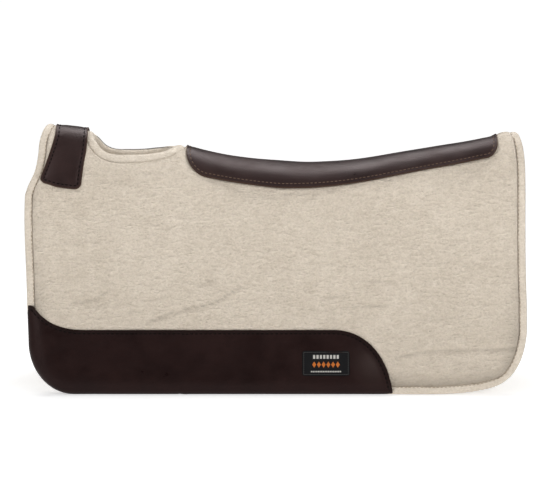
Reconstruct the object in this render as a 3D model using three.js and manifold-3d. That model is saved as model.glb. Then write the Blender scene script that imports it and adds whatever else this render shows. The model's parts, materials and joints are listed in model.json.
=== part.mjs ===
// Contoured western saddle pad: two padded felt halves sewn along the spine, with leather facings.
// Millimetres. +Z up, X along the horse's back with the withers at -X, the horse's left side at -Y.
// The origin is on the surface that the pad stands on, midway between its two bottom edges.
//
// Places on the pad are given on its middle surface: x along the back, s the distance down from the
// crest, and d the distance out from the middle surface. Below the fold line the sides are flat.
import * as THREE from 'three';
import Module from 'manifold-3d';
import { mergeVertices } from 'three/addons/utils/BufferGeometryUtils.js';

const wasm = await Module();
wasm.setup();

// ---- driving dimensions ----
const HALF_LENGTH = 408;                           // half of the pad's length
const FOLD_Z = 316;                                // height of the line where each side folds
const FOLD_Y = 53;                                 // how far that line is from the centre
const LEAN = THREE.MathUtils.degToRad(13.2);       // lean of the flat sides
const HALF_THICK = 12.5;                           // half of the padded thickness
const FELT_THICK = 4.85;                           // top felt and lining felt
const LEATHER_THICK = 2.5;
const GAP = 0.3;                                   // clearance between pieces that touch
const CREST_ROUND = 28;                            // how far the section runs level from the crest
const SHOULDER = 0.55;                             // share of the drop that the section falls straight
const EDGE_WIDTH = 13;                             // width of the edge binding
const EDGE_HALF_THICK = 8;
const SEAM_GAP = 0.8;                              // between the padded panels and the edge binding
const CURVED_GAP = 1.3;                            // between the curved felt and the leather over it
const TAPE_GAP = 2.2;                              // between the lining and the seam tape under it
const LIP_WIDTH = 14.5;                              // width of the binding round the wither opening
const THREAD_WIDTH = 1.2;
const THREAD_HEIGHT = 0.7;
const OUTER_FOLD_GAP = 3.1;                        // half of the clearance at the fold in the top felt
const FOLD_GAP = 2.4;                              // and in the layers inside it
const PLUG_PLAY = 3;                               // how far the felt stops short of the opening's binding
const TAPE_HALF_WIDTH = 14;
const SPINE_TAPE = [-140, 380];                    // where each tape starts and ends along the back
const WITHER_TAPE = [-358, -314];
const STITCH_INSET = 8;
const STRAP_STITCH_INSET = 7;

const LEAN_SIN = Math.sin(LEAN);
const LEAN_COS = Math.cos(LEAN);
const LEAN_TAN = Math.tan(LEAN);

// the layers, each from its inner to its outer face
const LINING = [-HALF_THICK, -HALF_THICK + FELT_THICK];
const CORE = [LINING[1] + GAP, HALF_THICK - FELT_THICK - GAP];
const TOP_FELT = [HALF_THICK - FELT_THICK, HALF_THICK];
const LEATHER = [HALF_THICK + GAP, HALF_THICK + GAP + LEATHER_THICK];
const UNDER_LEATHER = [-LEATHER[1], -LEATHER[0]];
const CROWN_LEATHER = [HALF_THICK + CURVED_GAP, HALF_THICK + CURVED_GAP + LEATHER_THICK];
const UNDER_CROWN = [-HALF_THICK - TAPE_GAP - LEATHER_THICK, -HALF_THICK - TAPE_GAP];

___

- [Exercise aim]: Copy every line exactly. Leave nothing out.

- [Result of this task]:
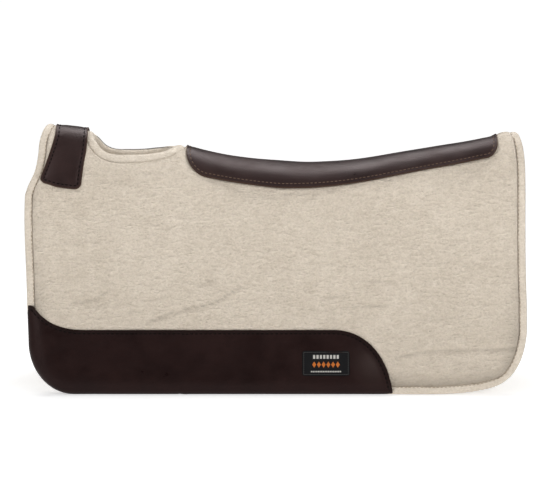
Reconstruct the object in this render as a 3D model using three.js and manifold-3d. That model is saved as model.glb. Then write the Blender scene script that imports it and adds whatever else this render shows. The model's parts, materials and joints are listed in model.json.
=== part.mjs ===
// Contoured western saddle pad: two padded felt halves sewn along the spine, with leather facings.
// Millimetres. +Z up, X along the horse's back with the withers at -X, the horse's left side at -Y.
// The origin is on the surface that the pad stands on, midway between its two bottom edges.
//
// Places on the pad are given on its middle surface: x along the back, s the distance down from the
// crest, and d the distance out from the middle surface. Below the fold line the sides are flat.
import * as THREE from 'three';
import Module from 'manifold-3d';
import { mergeVertices } from 'three/addons/utils/BufferGeometryUtils.js';

const wasm = await Module();
wasm.setup();

// ---- driving dimensions ----
const HALF_LENGTH = 408;                           // half of the pad's length
const FOLD_Z = 316;                                // height of the line where each side folds
const FOLD_Y = 53;                                 // how far that line is from the centre
const LEAN = THREE.MathUtils.degToRad(13.2);       // lean of the flat sides
const HALF_THICK = 12.5;                           // half of the padded thickness
const FELT_THICK = 4.85;                           // top felt and lining felt
const LEATHER_THICK = 2.5;
const GAP = 0.3;                                   // clearance between pieces that touch
const CREST_ROUND = 28;                            // how far the section runs level from the crest
const SHOULDER = 0.55;                             // share of the drop that the section falls straight
const EDGE_WIDTH = 13;                             // width of the edge binding
const EDGE_HALF_THICK = 8;
const SEAM_GAP = 0.8;                              // between the padded panels and the edge binding
const CURVED_GAP = 1.3;                            // between the curved felt and the leather over it
const TAPE_GAP = 2.2;                              // between the lining and the seam tape under it
const LIP_WIDTH = 14.5;                              // width of the binding round the wither opening
const THREAD_WIDTH = 1.2;
const THREAD_HEIGHT = 0.7;
const OUTER_FOLD_GAP = 3.1;                        // half of the clearance at the fold in the top felt
const FOLD_GAP = 2.4;                              // and in the layers inside it
const PLUG_PLAY = 3;                               // how far the felt stops short of the opening's binding
const TAPE_HALF_WIDTH = 14;
const SPINE_TAPE = [-140, 380];                    // where each tape starts and ends along the back
const WITHER_TAPE = [-358, -314];
const STITCH_INSET = 8;
const STRAP_STITCH_INSET = 7;

const LEAN_SIN = Math.sin(LEAN);
const LEAN_COS = Math.cos(LEAN);
const LEAN_TAN = Math.tan(LEAN);

// the layers, each from its inner to its outer face
const LINING = [-HALF_THICK, -HALF_THICK + FELT_THICK];
const CORE = [LINING[1] + GAP, HALF_THICK - FELT_THICK - GAP];
const TOP_FELT = [HALF_THICK - FELT_THICK, HALF_THICK];
const LEATHER = [HALF_THICK + GAP, HALF_THICK + GAP + LEATHER_THICK];
const UNDER_LEATHER = [-LEATHER[1], -LEATHER[0]];
const CROWN_LEATHER = [HALF_THICK + CURVED_GAP, HALF_THICK + CURVED_GAP + LEATHER_THICK];
const UNDER_CROWN = [-HALF_THICK - TAPE_GAP - LEATHER_THICK, -HALF_THICK - TAPE_GAP];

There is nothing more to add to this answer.